Nombreux sont ceux à réclamer une baisse des prix du carburant. Partagez-vous cet avis ?
Si le prix du pétrole baisse sur le marché mondial, je ne vois pas pourquoi la même tendance ne serait pas suivie à Maurice. Il peut y avoir des raisons à cela : le gouvernement prend un certain pourcentage dans le prix de l’essence, qui est ensuite utilisé pour financer diverses dépenses sociales et d’infrastructures. Il faut se rappeler que le gouvernement avait dépensé massivement pour protéger la vie des citoyens pendant les deux années de pandémie. Et les entreprises, les PME et les travailleurs des secteurs privé et informel ont bénéficié d’une aide financière. La meilleure façon de récupérer l’argent du Covid est donc de taxer l’essence sur chaque litre. Mais cela ne peut pas durer longtemps. Nous prévoyons que le prix de l’essence diminuera en 2023 à la satisfaction de tous.
Pensez-vous que la rémunération salariale globale est une bonne chose ?
Dans ce pays, nous avons trois types de salariés : les bas salaires, les revenus moyens et les hauts salaires.

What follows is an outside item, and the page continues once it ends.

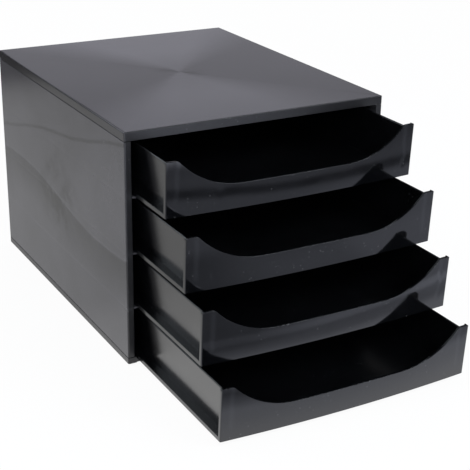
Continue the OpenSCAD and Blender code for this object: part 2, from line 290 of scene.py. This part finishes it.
def makeFineGrain(shape):
    # the mould's eroded texture, with a few pale specks of dust
    inputs = [("Vector", "Vector", None), ("Scale", "Float", 1500.0), ("Dust", "Float", 0.5)]
    tree, given, result = newGroup("fineGrain", inputs, ["Height", "Specks", "Mottle"])
    grain = addNode(tree, "ShaderNodeTexNoise", (-700, 200), shape["grain"])
    tree.links.new(given["Vector"], grain.inputs["Vector"])
    tree.links.new(given["Scale"], grain.inputs["Scale"])
    tree.links.new(grain.outputs["Fac"], result["Height"])
    spacing = {"Scale": shape["speckScale"]}
    cells = addNode(tree, "ShaderNodeTexVoronoi", (-700, -60), spacing, feature="F1")
    tree.links.new(given["Vector"], cells.inputs["Vector"])
    dots = ease(tree, cells.outputs["Distance"], (-500, -60), *shape["speckSize"], 1.0, 0.0)
    patches = noise(tree, given["Vector"], (-700, -320), shape["patchScale"])
    some = ease(tree, patches, (-500, -320), *shape["patchLimits"])
    dust = doMath(tree, "MULTIPLY", (-300, -160), dots, some)
    dust = doMath(tree, "MULTIPLY", (-100, -160), dust, given["Dust"], clamp=True)
    tree.links.new(dust, result["Specks"])
    soft = noise(tree, given["Vector"], (-700, -560), *shape["mottle"])
    tree.links.new(soft, result["Mottle"])
    return tree


rubShape = {
    "samples": 6,
    "turned": (0.86, 0.99),
    "wear": (120.0, 3.0),
    "wearLimits": (0.45, 0.75),
}


def makeEdgeRub(shape):
    # paler where handling has polished an edge
    inputs = [("Vector", "Vector", None), ("Radius", "Float", 0.0006)]
    tree, given, result = newGroup("edgeRub", inputs, ["Rub"])
    soft = addNode(tree, "ShaderNodeBevel", (-700, 160), samples=shape["samples"])
    tree.links.new(given["Radius"], soft.inputs["Radius"])
    surface = addNode(tree, "ShaderNodeNewGeometry", (-700, -40)).outputs["Normal"]
    turned = doVector(tree, "DOT_PRODUCT", (-500, 100), soft.outputs["Normal"], surface)
    edge = ease(tree, turned, (-300, 100), *shape["turned"], 1.0, 0.0)
    worn = noise(tree, given["Vector"], (-500, -220), *shape["wear"])
    worn = ease(tree, worn, (-300, -220), *shape["wearLimits"])
    tree.links.new(doMath(tree, "MULTIPLY", (-100, 0), edge, worn), result["Rub"])
    return tree


def makeSinkLine():
    # the faint groove left opposite a wall or a ledge as the plastic shrinks, whose mask also carries a
    # painted highlight
    inputs = [("Coordinate", "Float", 0.0), ("Place", "Float", 0.0), ("Reach", "Float", 0.002)]
    tree, given, result = newGroup("sinkLine", inputs, ["Dip"])
    away = doMath(tree, "SUBTRACT", (-700, 0), given["Coordinate"], given["Place"])
    away = doMath(tree, "ABSOLUTE", (-600, 0), away)
    share = doMath(tree, "DIVIDE", (-500, 0), away, given["Reach"])
    tree.links.new(ease(tree, share, (-300, 0), 0.0, 1.0, 1.0, 0.0), result["Dip"])
    return tree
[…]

Le MTUC a proposé la grille suivante dans le paiement de la rémunération salariale. Soit pour un maximum de Rs 50 000, Rs 1 500 par mois, contre Rs 1 000 pour ceux percevant de Rs 50 000 à Rs 100 000, et aucune compensation pour ceux percevant plus de Rs 100 000 par mois. C’est ce que nous appelons la discrimination positive, soit indemniser les personnes à faible revenu, qui ont plus de mal à gagner décemment leur vie.
Ceux entre Rs 50 000 et Rs 100 000 sont considérés comme des salariés à revenus moyens. Ils sont donc en meilleure posture que le premier groupe. Quant à ceux qui gagnent plus de Rs 100 000, ils ont suffisamment de moyens pour renoncer à une compensation salariale. Au MTUC, nous croyons que ceux qui ont les moyens doivent se sacrifier pour aider ceux qui n’en ont pas. C’est pourquoi nous ne sommes pas d’accord avec le ministre des Finances, qui a essayé de plaire à tout le monde, y compris aux riches.